The February jobs report rattled investors. This week's claims data says not so fast.

What the Numbers Show

Initial jobless claims for the week ended March 7 came in at 213,000, down 1,000 from the prior week and below the 215,000 economists expected.

The four-week moving average sits at 215,750 — well within the 199,000–232,000 range claims have held all year.

Continuing claims, which track how many people are still collecting benefits, dropped 21,000 to 1.85 million for the week ended February 28.

Why It Matters After Last Week

The February jobs report was ugly — the economy shed 92,000 jobs, the second-largest monthly decline since January 2025.

But Oxford Economics chief U.S. economist Michael Pearce read Thursday's data as reassuring. The steady level of claims, he said, suggests the February payroll drop "was a blip, not the start of a trend."

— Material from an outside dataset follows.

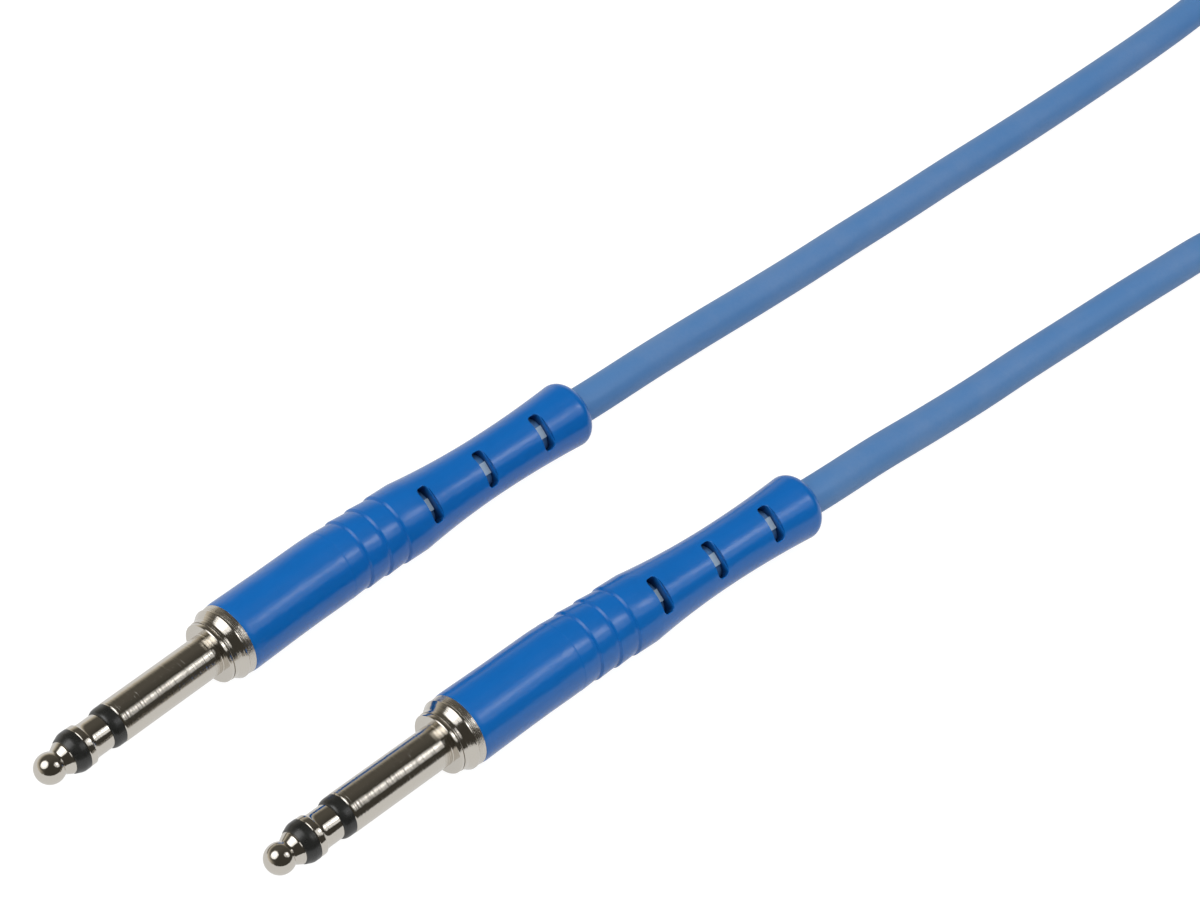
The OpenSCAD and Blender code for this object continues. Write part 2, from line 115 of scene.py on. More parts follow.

The culprits in February: harsh winter weather, a healthcare worker strike, and payback after an unusually strong January. None of those are structural.

What It Means for the Fed

Low layoffs give the Fed cover to hold rates steady — which is exactly what it wants to do right now.

With oil prices still elevated from the Iran war and inflation running above 2%, the last thing the Fed needs is a reason to act quickly in either direction.

Claims staying quiet removes one pressure point. The bigger question — whether the war starts showing up in hiring decisions — won't be visible in this data for another month or two.